Registered: Mar 2016
Posts: 6

Original Poster
Rep: Reputation: Disabled
Dear rtmistler,

Thank you for your prompt reply. That command actually did not find the files I was looking for.

However, I have simplified what I need to do now by secure copying all the "_dc_brain_FA.nii" into one folder. However, I still need to take out my subset of 1300 from the 1700 files. Can I get instruction on how to do this? I have the CSV file with my subset in a column of numbers, and the files are labelled accordingly.
 
Old 03-23-2016, 11:06 AM   #4
Beryllos
Member
 
Registered: Apr 2013
Location: Massachusetts
Distribution: Debian
Posts: 314

Rep: Reputation: 122Reputation: 122
If you intend SOURCEDIR, PATTERNFILE, and TARGETDIR to be variables, the correct syntax to refer to them (to "read them out") is $SOURCEDIR, $PATTERNFILE, and $TARGETDIR.

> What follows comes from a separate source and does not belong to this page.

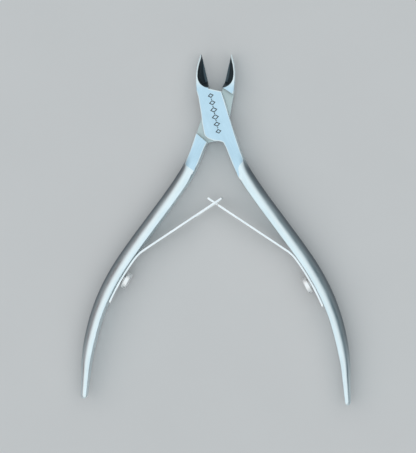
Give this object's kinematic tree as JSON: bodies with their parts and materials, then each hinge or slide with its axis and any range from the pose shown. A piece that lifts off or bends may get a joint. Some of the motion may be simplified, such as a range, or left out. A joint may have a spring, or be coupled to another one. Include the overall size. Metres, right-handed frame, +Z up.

It is good practice to put double quotation marks around it too, in case the variable contains whitespace or certain other characters.

Example:
Code:
$ SOURCEDIR="/home/beryllos/my top secret files"


$ cd SOURCEDIR # Here we forget the $
bash: cd: SOURCEDIR: No such file or directory


$ cd $SOURCEDIR # Here we forget the quotation marks
bash: cd: /home/beryllos/my: No such file or directory


$ cd "$SOURCEDIR" # This command works as expected.
$ pwd
/home/beryllos/my top secret files
$
 
2 members found this post helpful.
Old 03-23-2016, 11:36 AM   #5
whlte
LQ Newbie
 
Registered: Mar 2016
Posts: 6

Original Poster
Rep: Reputation: Disabled
Beryllos,

Thanks. I am now able to find the files of interest, but still get the cp error. For some reason the quotation marks helped but not the $ though
 
Old 03-23-2016, 11:36 AM   #6
Beryllos
Member
 
Registered: Apr 2013
Location: Massachusetts
Distribution: Debian
Posts: 314

Rep: Reputation: 122Reputation: 122
Quote:
Originally Posted by whlte View Post
Dear rtmistler,

Thank you for your prompt reply. That command actually did not find the files I was looking for.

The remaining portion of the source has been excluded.